Derivatives are Cheap and Expensive
The Real Cost of Gradients in Complex Systems Optimization
“In machine learning, derivatives are cheap. In design optimization, they can be very expensive. Why?”
Introduction
Gradient-based optimization methods are everywhere, and they are the secret sauce behind intelligent software systems like ChatGPT to the optimal design of physical systems such as satellites, rockets, and airplanes. Very few people know the parallels between these two systems and how the engineering decision making is similar. This post reviews the methodologies for computing gradients in complex systems, drawing on insights from both machine learning and engineering literature.
Differentiation of modular systems composed of many simple subsystem is cheap and very straight forward to compute using chain rule but what if the complex system is composed of many subsystems that are handled by different sub-contractors and the dataflow is complicated? The subsystems probably have their own ‘constraints’ to be solved and thus each subsystem could be implicit function of the system design variables. This is not really a problem for neural networks but it is a problem for physical systems. How many contractors were there in the Apollo 11 mission? I don’t really know, see this article on the Apollo Program and Private Companies.
Gradients are essential for sensitivity calculations and optimization of objective (loss) functions. But while gradients are cheap for neural network training, they are often expensive for PDEs and coupled simulations in physical system design.
Why Are Gradients Cheap for Neural Networks?
- Neural networks are composed of simple, differentiable operations (dot products, matrix multiplications, simple activation functions).
- Automatic differentiation (AD) frameworks (e.g., PyTorch, TensorFlow) efficiently apply the chain rule via backpropagation.

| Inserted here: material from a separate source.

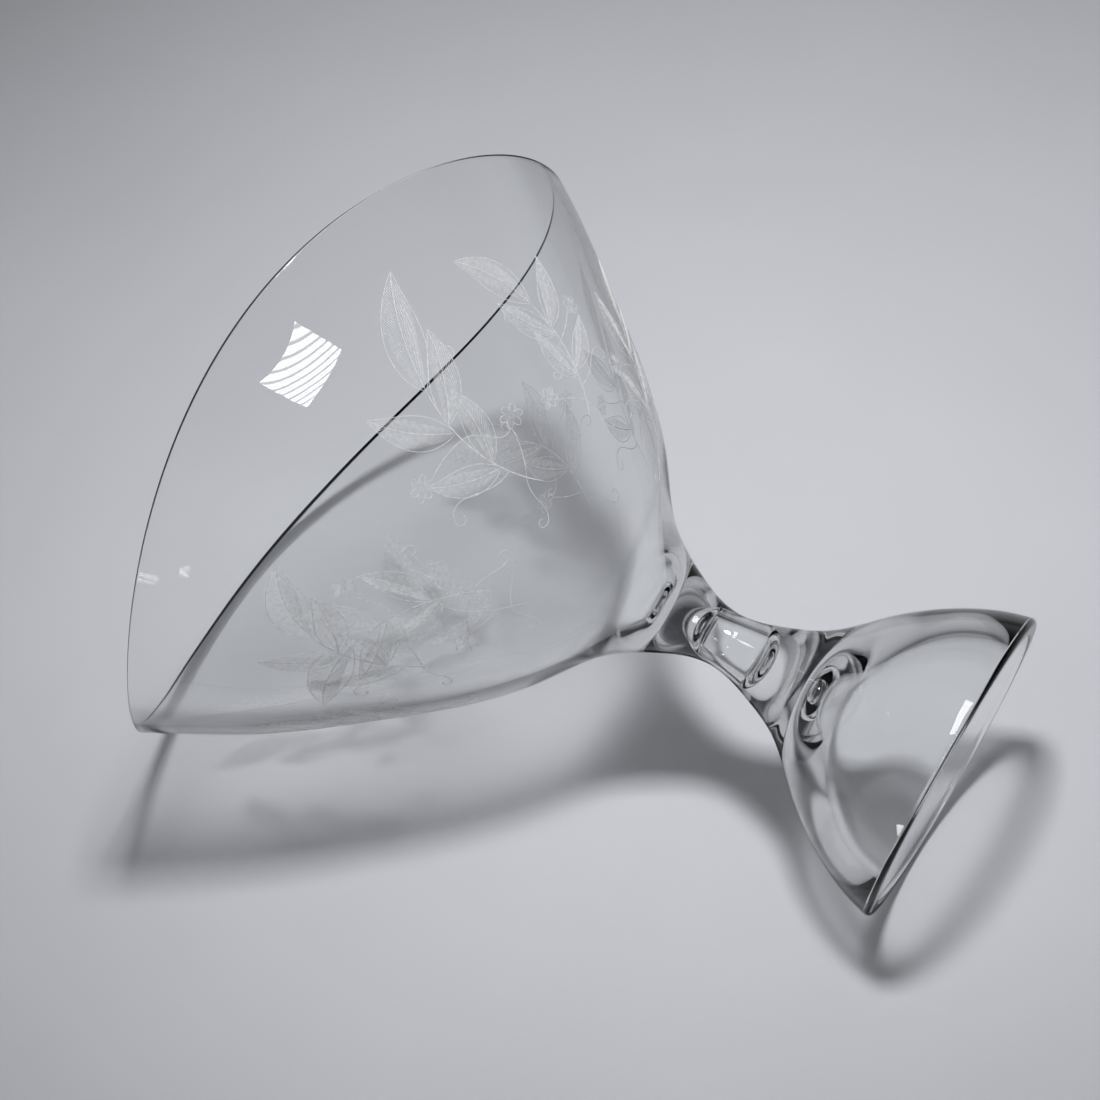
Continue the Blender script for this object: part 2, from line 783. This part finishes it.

- The computational graph can be traversed efficiently, making gradient computation nearly as fast as the forward pass.
- Analytical gradients are available for many neural network layers so your AD framework gets to cheat and use them.
Why Are Gradients Expensive for Physical Systems?
- Physical systems often involve PDEs, legacy code, or black-box simulations.
- Simulations may be modular, with neural networks chained to empirical calculations, surrogate models, and numerical solvers.
- Gradients may require finite differences (expensive and noisy), symbolic methods (rarely feasible), or custom adjoint/automatic differentiation implementations.
- Coupled systems (e.g., multidisciplinary design optimization) require careful management of data flow and execution order.
- Adhoc heterogenous assembly of components and simulations.
Methods for Gradient Computation
- Finite Differences: Simple but expensive and prone to numerical error.
- Symbolic Differentiation: Exact but rarely practical for complex or legacy code.
- Automatic Differentiation: Powerful, but requires code to be written in a compatible way.
- Adjoint/Linear System Methods: Set up a global sensitivity equation and solve a linear system—especially useful when the chain rule is unwieldy.
| Method | Pros | Cons |
|---|---|---|
| Finite Differences | Easy to implement | Expensive, noisy, scales poorly |
| Symbolic | Exact | Impractical for large/legacy code |
| Automatic Diff (AD) | Efficient, general | Needs compatible code, memory usage |
| Adjoint/Linear System | Scales for many inputs | Complex to implement, setup required |
Forward vs. Adjoint (Backward) Mode vs Mixed Mode
- Forward mode: Efficient when there are few inputs (design variables).
- Adjoint (backward) mode: Efficient when there are few outputs (objectives/constraints).
- Both are applications of the chain rule, but their efficiency depends on the problem structure.
- Sometime mixed mode are efficient combining forward and adjoint mode. This depends on the dataflow and the structure of the system.
Modular Systems: Mixing and Matching
In real-world modeling, systems are often modular: a neural network, an empirical formula, and a numerical simulation may be chained together. The chain rule applies, but the optimal way to compute derivatives may not be a simple sequential application. A different interpretation of the chain rule is needed. Additionally, in complex multidisciplinary systems, managing the execution order and data flow for derivatives is non-trivial. Frameworks like OpenMDAO use graph algorithms (e.g., NetworkX) to determine the correct order and avoid unnecessary computations so that forward and adjoint computation is scalable.
Most automatic differentiation techniques, including backpropagation, can be traced back to constrained optimization and the vast literature on optimal controls. The method of Lagrange multipliers transforms constrained problems into unconstrained ones, providing the foundation for adjoint methods and modern AD frameworks.
Conclusion
Although gradients are necessary for scalable optimization, but their cost varies dramatically between fields. It requires understanding the structure of your system—and choosing the right differentiation method, this can make the difference between tractable and intractable optimization. As systems become more modular and complex, hybrid approaches and careful management of forward computation and adjoint derivative computation are increasingly important.
System of systems are becoming more common in the design of systems such as ChatGPT, rockets, airplanes, buildings etc and the only way to scale the ‘training’/ ‘tuning’ / optimization is to use right tools to compute them gradients.